2020 is getting old!

This is the last print issue of the Washington Examiner magazine of 2020, which invites rumination on the 12 months we’ve just gone through and also prompts thoughts about what lies ahead.

Last week, I said 2020 was a pestilential year, a literal truth from which few will demur even if the description is interpreted in a figurative sense. COVID-19 has accounted for more than 300,000 deaths, and attendant lockdowns will kill even more businesses than that. Many people’s livelihoods have been destroyed and their savings vaporized. The fortunate fact that America’s economy has proved wonderfully robust, and with vaccines now being administered should strengthen yet further, does not extenuate the disaster that the pandemic has been for many.

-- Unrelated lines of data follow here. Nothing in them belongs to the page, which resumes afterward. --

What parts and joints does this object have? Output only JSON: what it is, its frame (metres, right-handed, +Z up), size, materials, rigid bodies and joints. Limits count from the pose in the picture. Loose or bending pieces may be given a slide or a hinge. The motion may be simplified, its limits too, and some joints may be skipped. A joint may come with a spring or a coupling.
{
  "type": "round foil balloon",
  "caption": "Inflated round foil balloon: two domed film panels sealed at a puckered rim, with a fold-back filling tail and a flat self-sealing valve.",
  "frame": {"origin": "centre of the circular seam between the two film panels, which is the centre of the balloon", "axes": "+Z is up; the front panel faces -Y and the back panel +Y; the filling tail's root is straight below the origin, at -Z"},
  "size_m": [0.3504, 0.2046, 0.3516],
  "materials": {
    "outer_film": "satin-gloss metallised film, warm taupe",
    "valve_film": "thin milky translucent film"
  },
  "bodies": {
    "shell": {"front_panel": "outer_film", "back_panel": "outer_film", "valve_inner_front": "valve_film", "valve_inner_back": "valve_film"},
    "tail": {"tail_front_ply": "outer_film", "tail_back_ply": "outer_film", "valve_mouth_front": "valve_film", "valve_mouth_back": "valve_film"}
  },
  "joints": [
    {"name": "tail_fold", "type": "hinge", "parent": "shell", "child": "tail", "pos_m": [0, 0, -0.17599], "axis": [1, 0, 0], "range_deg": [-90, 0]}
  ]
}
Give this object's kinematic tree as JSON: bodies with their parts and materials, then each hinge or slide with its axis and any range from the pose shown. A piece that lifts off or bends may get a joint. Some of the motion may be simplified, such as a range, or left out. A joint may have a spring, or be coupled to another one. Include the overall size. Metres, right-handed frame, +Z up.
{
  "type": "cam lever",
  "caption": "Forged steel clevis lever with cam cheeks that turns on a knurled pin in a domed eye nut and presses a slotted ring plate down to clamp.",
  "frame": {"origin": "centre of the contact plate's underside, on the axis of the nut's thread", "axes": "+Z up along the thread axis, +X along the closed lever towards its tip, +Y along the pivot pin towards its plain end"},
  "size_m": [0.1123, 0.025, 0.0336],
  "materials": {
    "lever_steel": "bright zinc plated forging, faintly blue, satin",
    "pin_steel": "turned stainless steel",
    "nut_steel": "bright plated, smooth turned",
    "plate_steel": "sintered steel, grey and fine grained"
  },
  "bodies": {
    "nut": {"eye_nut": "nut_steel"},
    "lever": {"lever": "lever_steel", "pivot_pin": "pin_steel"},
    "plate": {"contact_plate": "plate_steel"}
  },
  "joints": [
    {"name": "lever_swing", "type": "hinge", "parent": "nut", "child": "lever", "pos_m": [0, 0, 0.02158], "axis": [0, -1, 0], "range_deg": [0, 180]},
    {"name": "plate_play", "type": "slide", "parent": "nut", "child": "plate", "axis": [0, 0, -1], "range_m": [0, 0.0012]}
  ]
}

And the pandemic was by no means all we had to endure. Areas of urban America descended into months of anarchy during which mobs of vandals and looters were encouraged by Democrats, including some elected to govern those cities. It was a grotesque act of betrayal by the party of the Left. The “summer of love,” as it was egregiously dubbed, showed what America’s radicals would do to this great nation if given the chance. They don’t want America to succeed and will try to undermine it at every possible point of attack. We’ll see soon whether the election — it’s not over, because two Senate seats remain undecided in Georgia — will give these predators the opportunity they crave, explicitly proclaimed by the likes of Sen. Chuck Schumer, to change the country.

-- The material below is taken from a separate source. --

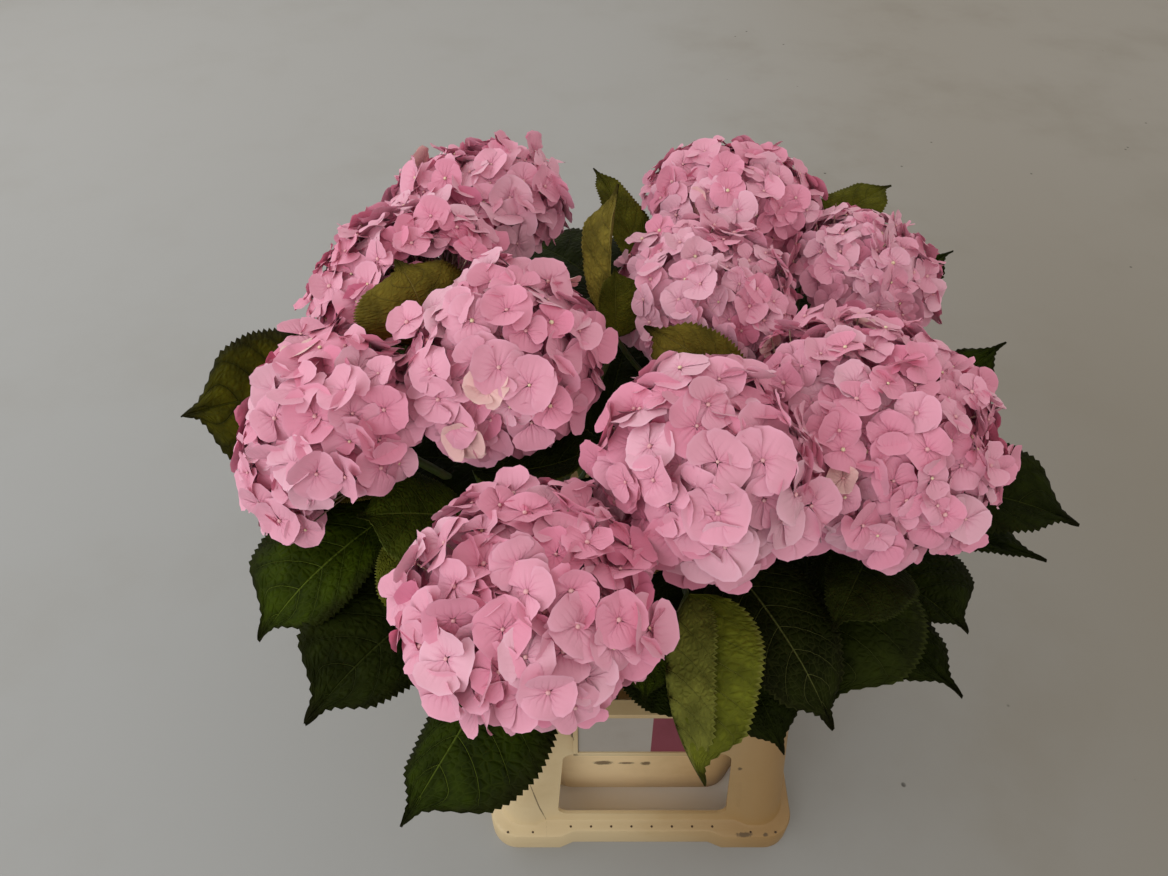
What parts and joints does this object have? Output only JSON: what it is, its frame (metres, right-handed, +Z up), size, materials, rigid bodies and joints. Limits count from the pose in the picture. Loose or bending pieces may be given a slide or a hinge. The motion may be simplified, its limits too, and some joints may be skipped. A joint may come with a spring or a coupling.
{
  "type": "cut hydrangea stems in a flower container",
  "caption": "Pink mophead hydrangea stems with broad leaves, standing in a cream rectangular plastic flower container with windowed walls and a label card.",
  "frame": {"origin": "centre of the container's flat underside, on the surface it stands on", "axes": "+Z up; the container's longer sides run along Y, and the end wall with the label card faces -Y; +X is to the right of someone who looks at the label card"},
  "size_m": [0.7516, 0.7004, 0.6555],
  "materials": {
    "container": "satin cream polypropylene",
    "label_card": "matt printed card, white with a mauve end",
    "stems": "fresh green stem, smooth",
    "leaves": "living leaf, satin, with sunken veins",
    "blooms": "soft matt petals"
  },
  "bodies": {
    "root": {"bucket": "container", "skirt": "container", "label_card": "label_card", "stem_01": "stems", "stem_02": "stems", "stem_03": "stems", "stem_04": "stems", "stem_05": "stems", "stem_06": "stems", "stem_07": "stems", "stem_08": "stems", "stem_09": "stems", "stem_10": "stems", "leaves_01": "leaves", "leaves_02": "leaves", "leaves_03": "leaves", "leaves_04": "leaves", "leaves_05": "leaves", "leaves_06": "leaves", "leaves_07": "leaves", "leaves_08": "leaves", "leaves_09": "leaves", "leaves_10": "leaves", "bloom_01": "blooms", "bloom_02": "blooms", "bloom_03": "blooms", "bloom_04": "blooms", "bloom_05": "blooms", "bloom_06": "blooms", "bloom_07": "blooms", "bloom_08": "blooms", "bloom_09": "blooms", "bloom_10": "blooms"}
  },
  "joints": []
}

But there are fonder memories, too, from 2020, even if they are bittersweet. We remember and this week celebrate the lives of conservatives who have died in the past year. Some were dear friends whose parting leaves a gap in our personal lives. But the work of all of them streamed with crystal clarity into the intellectual current of America. They bequeathed to us a body of work that will enrich us for years to come.

I want to take this opportunity, too, to thank another great body of people whose presence in 2020 has been a constant source of gratitude. I refer to our scores of thousands of magazine subscribers, more numerous now than at any time before, whose taste for intelligent, open-minded, lively, and thoughtful conservative writing on politics and culture is an abiding inspiration to all of us who work on this publication.

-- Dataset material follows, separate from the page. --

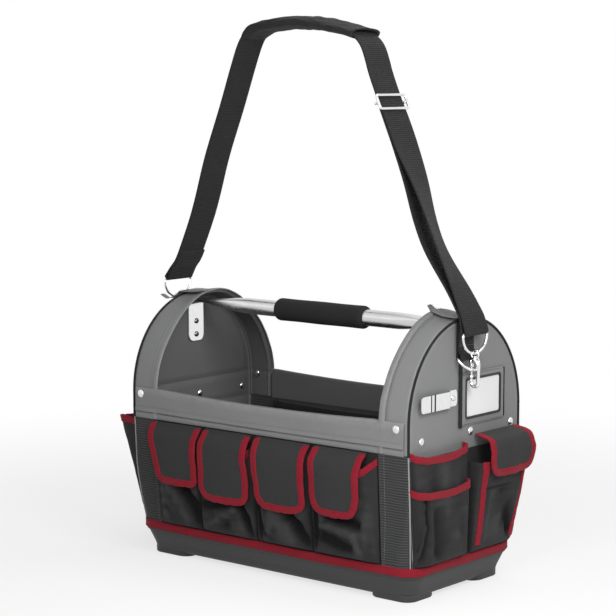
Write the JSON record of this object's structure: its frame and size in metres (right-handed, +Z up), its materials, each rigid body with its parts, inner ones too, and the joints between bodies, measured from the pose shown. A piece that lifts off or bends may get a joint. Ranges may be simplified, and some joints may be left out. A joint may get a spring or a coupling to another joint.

As we step across the threshold into 2021, we hope to bring you an even better magazine, and invite you to journey with us through the next 12 months. The Washington Examiner will hold the new administration to account and will stand forthrightly, as it always has, for conservative values, preeminently the foundational freedoms guaranteed in the Bill of Rights. In addition to doing all we can to defend this nation’s oldest and best ideas, we will bring you the new ones being raised by emerging political leaders. We intend to influence and help shape those ideas. Stay with us — and read all about it.